Un ejemplo del espesor que tienen los mercados, de la enorme capacidad de movilidad del capital para mutar y alterar estrategias, son los resultados empresariales de 2016. Durante este año, el peor en cuanto a crecimiento del PIB en casi una década, las ganancias de las grandes empresas aumentaron 25 por ciento.
Las movilizaciones sociales, con presencia desde finales de la década pasada, han mutado. Es una evolución natural en movimientos políticos con voluntad de ascender y alcanzar el poder como una fuerza que emerge desde abajo tras años de confusión e inercia. El proceso observado en otros países iberoamericanos, España dixit, madura también en Chile.
Es posible que la tardanza en la reacción ciudadana tenga relación con la profundidad y extensión de los mercados, que junto con apretar cuellos y esquilmar a trabajadores y consumidores, ha instalado un único modo de vida. Un paradigma, un imaginario social y cultural que hoy está en el paredón. Porque no es posible, y este gobierno lo ha demostrado, conciliar derechos ciudadanos con la asignada función de consumidores otorgada por las estrategias del capital. En Chile son las corporaciones las que rigen la vida política, económica y social.

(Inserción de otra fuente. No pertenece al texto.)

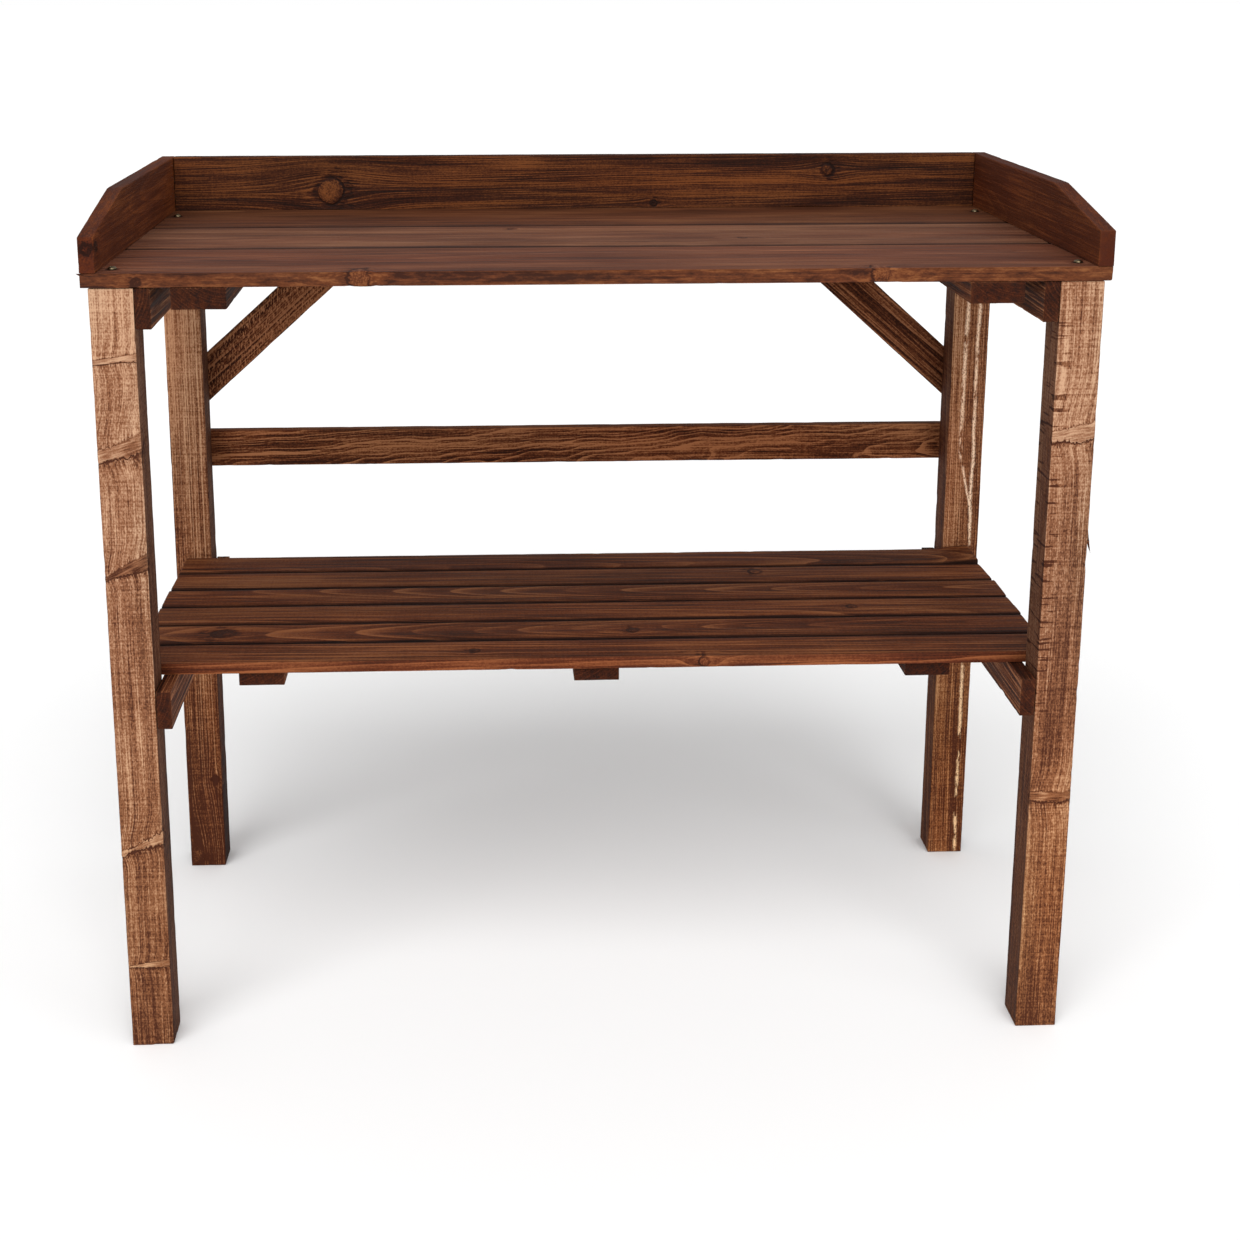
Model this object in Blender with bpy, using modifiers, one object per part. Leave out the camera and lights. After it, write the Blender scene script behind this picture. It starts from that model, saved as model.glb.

En esta escena, no parece haber espacio para la conciliación con el capitalismo en su fase totalitaria y neoliberal. Los movimientos sociales encaramados hoy en un vehículo político están obligados a armar una estrategia anticapitalista. No sólo por opción, sino porque hoy queda demostrada de manera palmaria la condición de los Estados como plataformas sobre las que se levanta el orden del gran capital. Con la nación completa, con sus recursos naturales y ciudadanos, convertida en enormes mercados para goce y lucro del gran capital, ya no hay espacio para reformas ni matices. La fuerza de la ciudadanía en la recuperación de sus derechos adquiridos tras largas y dolorosas luchas, tendrá que apuntar a tomar el poder y desarmar el Estado neoliberal. El cientista político brasileño Emir Sader escribió sobre este desafío. Un gobierno antineoliberal no debe ceder al liberalismo tradicional, sino avanzar hacia la “transformación radical de los Estados”. La verdadera contradicción en la era neoliberal se da entre las personas convertidas en consumidores u objetos de mercado y verdaderos ciudadanos, o sujetos de derechos. Aquí está la gran tarea.